─── Material ───

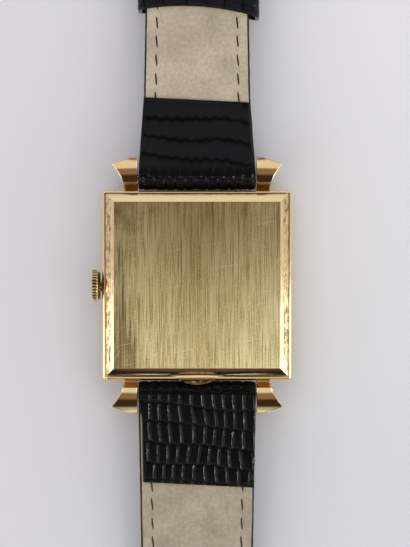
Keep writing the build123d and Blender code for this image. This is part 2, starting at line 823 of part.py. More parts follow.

───
─── Material ───

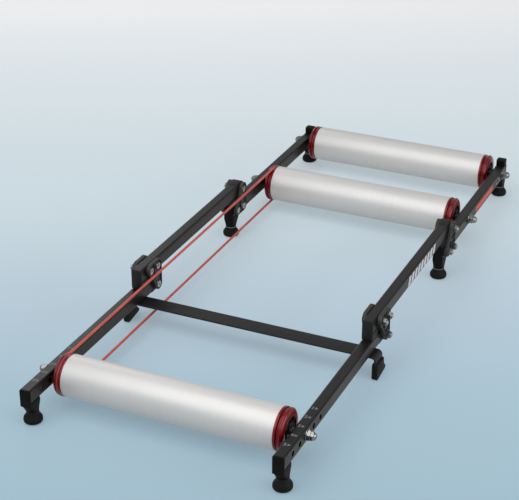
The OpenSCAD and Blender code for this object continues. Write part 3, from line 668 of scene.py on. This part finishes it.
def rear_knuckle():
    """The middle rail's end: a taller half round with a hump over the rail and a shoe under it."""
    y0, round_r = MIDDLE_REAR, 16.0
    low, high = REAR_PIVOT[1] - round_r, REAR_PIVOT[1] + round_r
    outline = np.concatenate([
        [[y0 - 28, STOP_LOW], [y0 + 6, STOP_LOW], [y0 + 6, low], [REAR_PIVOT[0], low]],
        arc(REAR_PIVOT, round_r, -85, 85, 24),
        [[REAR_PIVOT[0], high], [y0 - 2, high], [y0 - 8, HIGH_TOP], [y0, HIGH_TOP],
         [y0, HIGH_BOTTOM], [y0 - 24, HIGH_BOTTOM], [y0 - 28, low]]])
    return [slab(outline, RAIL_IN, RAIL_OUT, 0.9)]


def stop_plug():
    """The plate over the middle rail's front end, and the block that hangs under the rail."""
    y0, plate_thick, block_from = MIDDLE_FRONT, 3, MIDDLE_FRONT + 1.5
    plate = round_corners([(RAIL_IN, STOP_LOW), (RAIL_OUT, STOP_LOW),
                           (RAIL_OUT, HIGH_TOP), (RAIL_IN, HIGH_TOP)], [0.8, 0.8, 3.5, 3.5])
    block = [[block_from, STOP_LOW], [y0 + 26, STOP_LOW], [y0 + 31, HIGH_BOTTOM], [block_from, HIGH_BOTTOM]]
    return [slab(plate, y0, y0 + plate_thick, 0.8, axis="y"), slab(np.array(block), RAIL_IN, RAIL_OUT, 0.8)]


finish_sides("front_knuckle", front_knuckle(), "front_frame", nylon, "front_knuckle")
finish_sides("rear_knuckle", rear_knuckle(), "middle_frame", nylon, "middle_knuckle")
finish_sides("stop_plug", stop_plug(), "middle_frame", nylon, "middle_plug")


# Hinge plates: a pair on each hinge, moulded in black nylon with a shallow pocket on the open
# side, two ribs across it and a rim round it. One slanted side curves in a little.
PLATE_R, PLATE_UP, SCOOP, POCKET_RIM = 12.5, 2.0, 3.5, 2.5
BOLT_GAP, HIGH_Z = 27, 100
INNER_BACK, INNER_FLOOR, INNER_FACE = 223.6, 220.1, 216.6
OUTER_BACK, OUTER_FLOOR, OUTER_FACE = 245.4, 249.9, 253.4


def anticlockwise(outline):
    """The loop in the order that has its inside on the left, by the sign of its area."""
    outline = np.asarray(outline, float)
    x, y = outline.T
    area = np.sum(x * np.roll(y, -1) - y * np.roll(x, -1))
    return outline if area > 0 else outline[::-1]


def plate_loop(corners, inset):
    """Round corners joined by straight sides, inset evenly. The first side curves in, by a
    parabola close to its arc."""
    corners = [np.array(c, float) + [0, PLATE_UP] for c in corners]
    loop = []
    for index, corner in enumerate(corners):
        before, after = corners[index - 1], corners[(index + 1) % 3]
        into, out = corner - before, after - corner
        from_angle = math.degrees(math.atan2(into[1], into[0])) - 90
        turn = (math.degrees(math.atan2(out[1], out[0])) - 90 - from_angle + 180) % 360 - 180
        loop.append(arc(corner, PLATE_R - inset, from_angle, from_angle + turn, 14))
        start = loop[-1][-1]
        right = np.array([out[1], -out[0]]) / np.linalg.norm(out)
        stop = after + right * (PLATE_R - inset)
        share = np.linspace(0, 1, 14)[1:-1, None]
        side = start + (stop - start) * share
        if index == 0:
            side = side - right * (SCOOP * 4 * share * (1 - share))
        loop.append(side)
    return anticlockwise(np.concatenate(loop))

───

Exercise objective — Using the data above, transcribe the lines that run from the line with "The OpenSCAD and" to the line with "return [slab(plate, y0, y0", both ends kept, and output nothing else.

Complete answer —
The OpenSCAD and Blender code for this object continues. Write part 3, from line 668 of scene.py on. This part finishes it.
def rear_knuckle():
    """The middle rail's end: a taller half round with a hump over the rail and a shoe under it."""
    y0, round_r = MIDDLE_REAR, 16.0
    low, high = REAR_PIVOT[1] - round_r, REAR_PIVOT[1] + round_r
    outline = np.concatenate([
        [[y0 - 28, STOP_LOW], [y0 + 6, STOP_LOW], [y0 + 6, low], [REAR_PIVOT[0], low]],
        arc(REAR_PIVOT, round_r, -85, 85, 24),
        [[REAR_PIVOT[0], high], [y0 - 2, high], [y0 - 8, HIGH_TOP], [y0, HIGH_TOP],
         [y0, HIGH_BOTTOM], [y0 - 24, HIGH_BOTTOM], [y0 - 28, low]]])
    return [slab(outline, RAIL_IN, RAIL_OUT, 0.9)]


def stop_plug():
    """The plate over the middle rail's front end, and the block that hangs under the rail."""
    y0, plate_thick, block_from = MIDDLE_FRONT, 3, MIDDLE_FRONT + 1.5
    plate = round_corners([(RAIL_IN, STOP_LOW), (RAIL_OUT, STOP_LOW),
                           (RAIL_OUT, HIGH_TOP), (RAIL_IN, HIGH_TOP)], [0.8, 0.8, 3.5, 3.5])
    block = [[block_from, STOP_LOW], [y0 + 26, STOP_LOW], [y0 + 31, HIGH_BOTTOM], [block_from, HIGH_BOTTOM]]
    return [slab(plate, y0, y0 + plate_thick, 0.8, axis="y"), slab(np.array(block), RAIL_IN, RAIL_OUT, 0.8)]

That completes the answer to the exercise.